The main German stronghold was a fort at the top of Salaita Hill, near the town of Taveta, to the southeast of Mount Kilimanjaro. This was the site of a bloody battle between the Schutztruppe and British, Indian, Rhodesian and South African troops on the February 12 1916. The Germans resisted the advance of the allies, who lost 172 soldiers — 138 of them South Africans.

With heavy reinforcements, the British finally managed to capture the hill from Lettow-Vorbeck’s troops a month later, marking a significant shift in the balance of the conflict in their favour.

Up to that point, the astute German colonel had successfully engaged his enemy in a long-drawn-out and expensive conflict, thousands of kilometres away from the main theatre of war in Europe.

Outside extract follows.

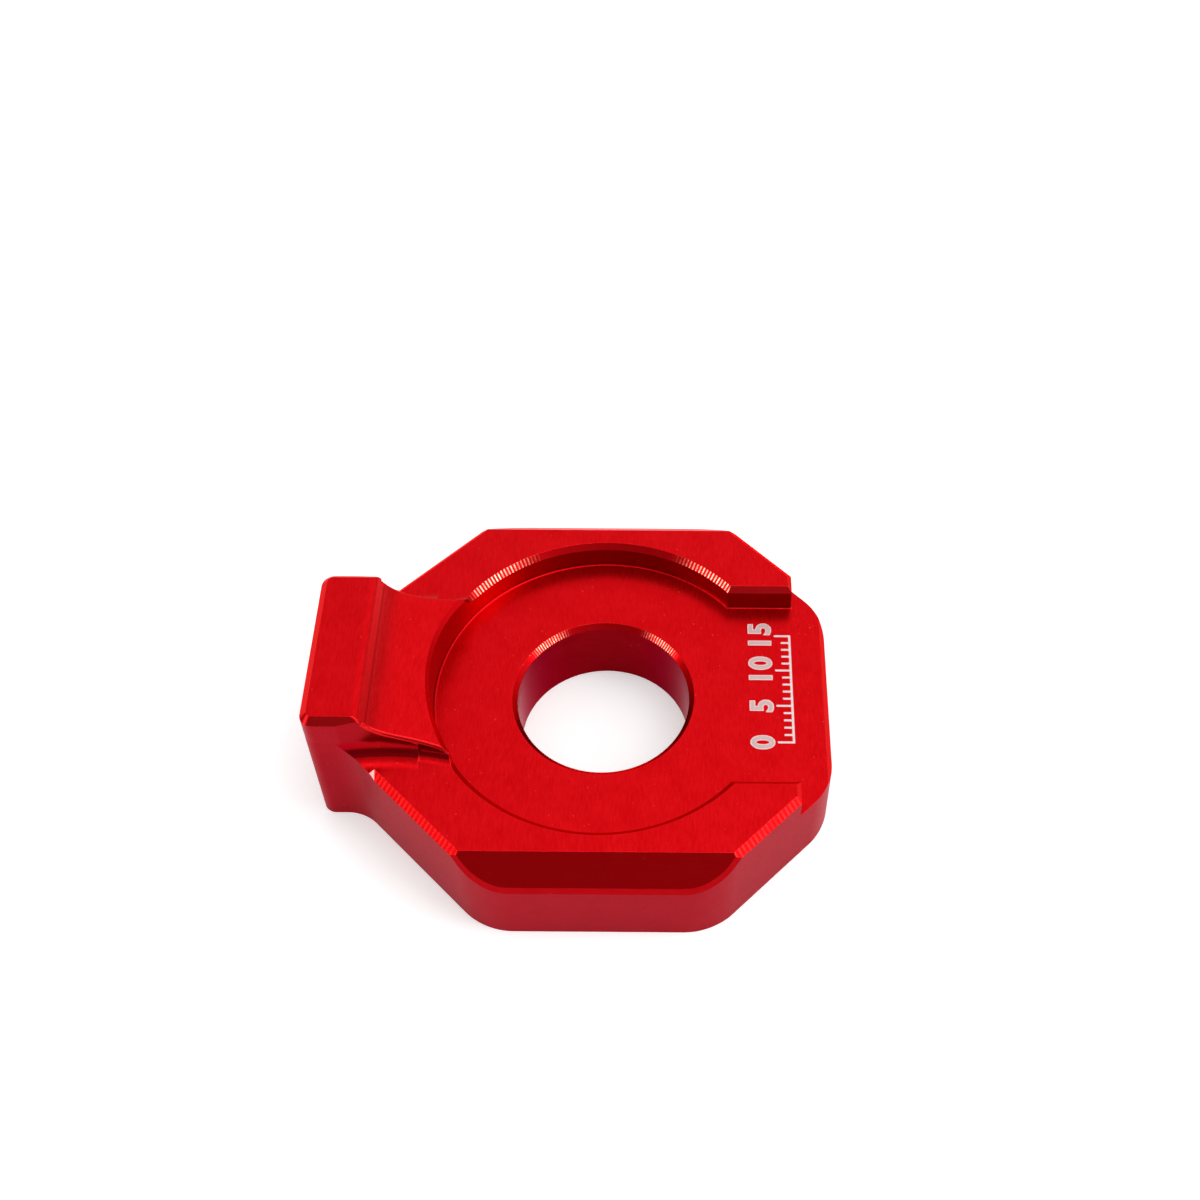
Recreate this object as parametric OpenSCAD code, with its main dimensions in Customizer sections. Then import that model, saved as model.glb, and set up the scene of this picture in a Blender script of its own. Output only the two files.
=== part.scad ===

Over a century later, there is still evidence of these battles on Salaita Hill. Strewn among the volcanic rock at its peak, and on the floors of weathered trenches, are thick shards of glass and fragile bullet cases. And from a distance, the low defensive wall that protected the fort is clearly visible.

Most of the battlefields of the East African Campaign are scattered across the savannahs and scrubby bush of national parks, and among hills surrounding sleepy rural villages. The majority have not been preserved, but still reveal clues of their forgotten history.

Not far from Salaita Hill is the town of Maktau, which was the key British position in the campaign. Today, Maktau sits on the edge of a vast, dry stretch of the Tsavo West National Park, famed for its dense bush and rust-coloured soil.

In 1915, Maktau hosted over 20,000 British troops, 15,000 porters and 100,000 horses and mules. But there’s little evidence of that now.

The crumbling structures that line the abandoned railway are coated in layers of red dust, and the paint-stripped walls of the old railway station are lost in the branches of a striking pink bougainvillea tree.

On the opposite side of the grass covered tracks is a small cemetery, immaculately maintained by the Commonwealth War Graves Commission. At its heart is a stone plinth, with the names of Indian soldiers killed during the campaign.